The game is challenging and tense and even seasoned players will die often as you run out of bullets or your weapon jams at the point you are overwhelmed by monsters. Sometimes the stealth approach is the best thing to make your way around an area, however the A.I at times can be baffling and not consistent.
A couple of frustrations in the game are the long loading screens at times, which are narrated nicely by Artyom giving you a short recap of the story so far. However this is the only time he speaks, meaning any interactions you have with other characters are one dimensional and limit the story telling. Often you have your new wife Anna pouring her heart out to you, only for Artyom to give her the full on silent treatment, which Anna ignores completely.
Probably the worst thing I had encountered was cut scenes not triggering leaving me wandering around aimlessly not knowing what to do next.
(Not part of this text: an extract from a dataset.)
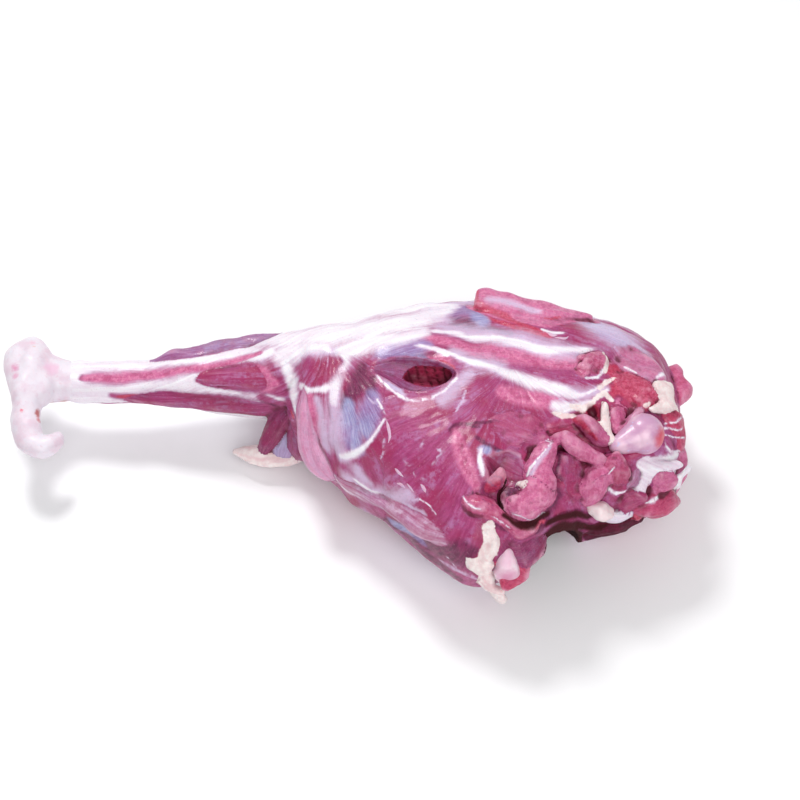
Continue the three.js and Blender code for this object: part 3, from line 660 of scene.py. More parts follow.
        [(-169, 119, 2), (-159, 120, 3.3), (-150, 121, 4), (-131, 115, 3.9), (-111, 110, 3.3),
            (-91, 110, 2.6), (-66, 97, 2.1), (-53, 91, 1.4)],
        [(-21, 112, 2.9), (-15, 104, 4.9), (-8, 97, 5.9), (-1, 89, 2.6)],
        [(-149, 170, 2.3), (-135, 178, 3.3), (-115, 175, 4.6), (-92, 176, 6.1), (-69, 180, 6.5),
            (-47, 185, 5.6)],
        [(-93, 132, 1.4), (-78, 135, 3.9), (-62, 140, 6.1), (-48, 140, 6), (-42, 148, 3.4)],
        [(-62, 112, 3.7), (-51, 120, 5.9), (-41, 134, 3.9)],
        [(-51, 163, 3.6), (-41, 175, 4.8)],
    ],
}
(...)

I spent a good 20 mins at one point searching for Anna’s dad, even though I knew where he was and repeatedly went to him pressing all the buttons in frustration only for the game to do nothing. The game auto saves at fairly decent points however so a quick load only took me back a short distance to try again.
Metro Exodus is a challenging but worthwhile experience, although I personally found it a bit slow to start and the lack of proper interaction between player and NPCs didn’t help move the games story on. That being said the game is great to play and visually both beautiful and horrible with each area full of detail and dread of what lies round the corner. There are genuine frights and scares and the monsters are. Scavenging and crafting is essential to survival as are the choices you have to make along the way. It has some elements of a Fallout type game but does well to stand up as its own game without feeling like a copy of another.